Chatterbox posed this question to Vincent Scully, Yale’s Sterling professor emeritus in the history of art and perhaps the most eminent architectural critic in the nation. He said it is definitely true that contemporary architecture is not built to last. “I’m just writing a thing for the Times millennium issue about what will be around in a thousand years,” he said, “and of course, nothing will.” Why? “Things used to be built of solid stone, with stone vaults. That’s going to last a long time.” Now buildings are constructed out of steel and reinforced concrete, which doesn’t last. “Form follows function,” Scully says, “always was a myth. It really was an aesthetic obsession.” The International Style’s exaltation of the flat roof, for example, shortened buildings’ shelf life, he says.
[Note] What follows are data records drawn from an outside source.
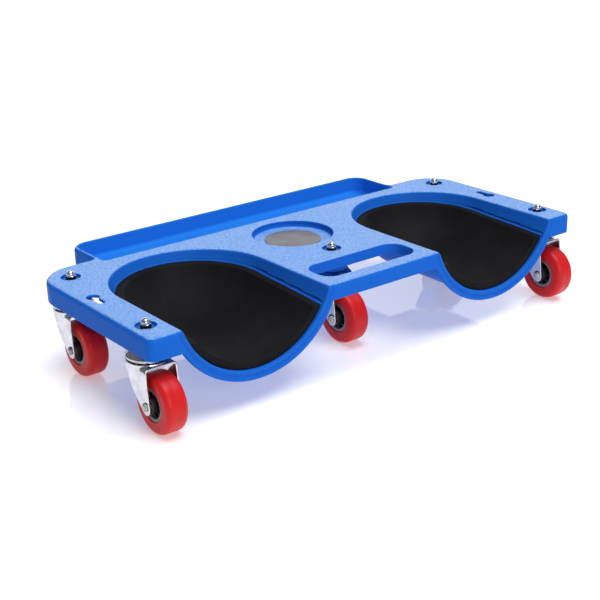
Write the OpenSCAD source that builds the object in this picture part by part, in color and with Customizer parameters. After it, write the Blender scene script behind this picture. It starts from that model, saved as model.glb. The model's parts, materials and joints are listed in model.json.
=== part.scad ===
// Knee creeper: a moulded deck with two padded knee wells, a parts tray,
// a round dish and a handle slot, rolling on five swivel casters.
// The deck is built about the bolt of the centre caster, with +Y towards the tray,
// and then moved so that the origin lies on the floor under the middle of the whole part.

/* [Deck] */
// Width of the deck over both wings
deck_width = 598; // [590:1:640]
// From the centre bolt forward to the front edge
deck_front = 95; // [92:1:100]
// From the centre bolt back to the rear edge of the wings
wing_rear = 150; // [148:1:156]
// Thickness of the top plate
plate = 4; // [3:0.5:5]
// Thickness of the skirts, the ribs and the other hanging walls
skirt_wall = 3.5; // [2.5:0.5:4.5]
// Depth of the skirt below the top face
skirt_depth = 24; // [22:0.5:26]
// Radius of the front outer corners of the wings
wing_front_corner = 9; // [6:1:12]
// Radius of the rear outer corners of the wings
wing_rear_corner = 45; // [35:1:48]
// Radius of the inner corner between a wing and the tray
notch_corner = 7; // [5:0.5:9]

/* [Knee wells] */
// Width of the flat top between a well and the side of the deck
wing_land = 38.5; // [37.5:0.5:41]
// Inside radius of the cradle
well_radius = 95; // [93:0.5:96]
// Height of the cradle's axis above the top face
well_rise = 29; // [27:0.5:32]
// From the centre bolt back to where the round end of a well begins
well_round = 26; // [20:1:30]
// Wall thickness of the cradle
well_wall = 4; // [3:0.5:5]
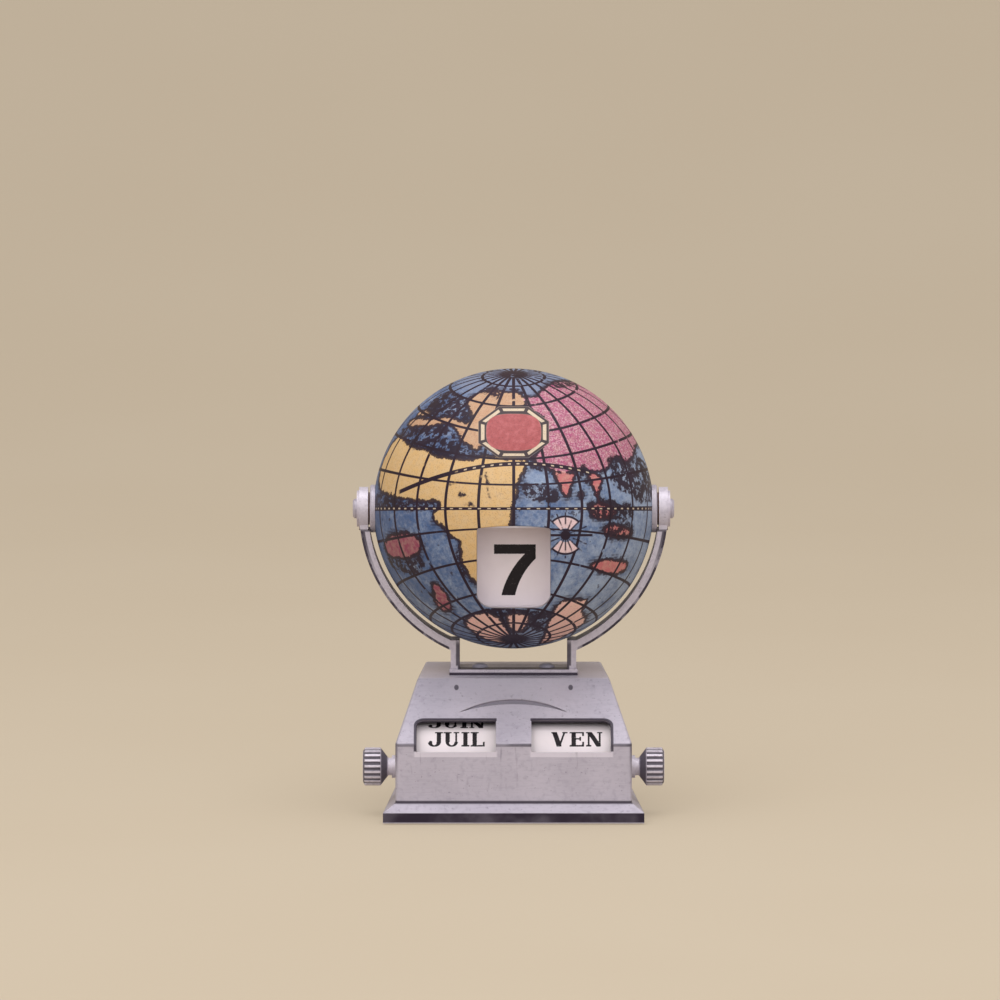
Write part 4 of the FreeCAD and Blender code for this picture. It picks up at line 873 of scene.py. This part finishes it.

Another major contributor, according to Christina K. Wilson, public programs coordinator at Washington’s National Building Museum, was air conditioning, which inspired architects to do away with the massive walls needed for insulation and cross-ventilation. “You can’t have cross-ventilation and thin walls,” she explains. (The museum is currently hosting a somewhat more upbeat exhibition about how air conditioning changed American life.) With the advent of the curtain wall, “you don’t have, for example, any trim, because the glass is supposed to meet the wall.” This helps create leaking problems and makes it hard to control indoor temperature. Has the return to more classical building design during the last couple of decades helped? Not necessarily, Wilson says, because “contemporary architecture still puts heating and cooling and square footage requirements before durability.”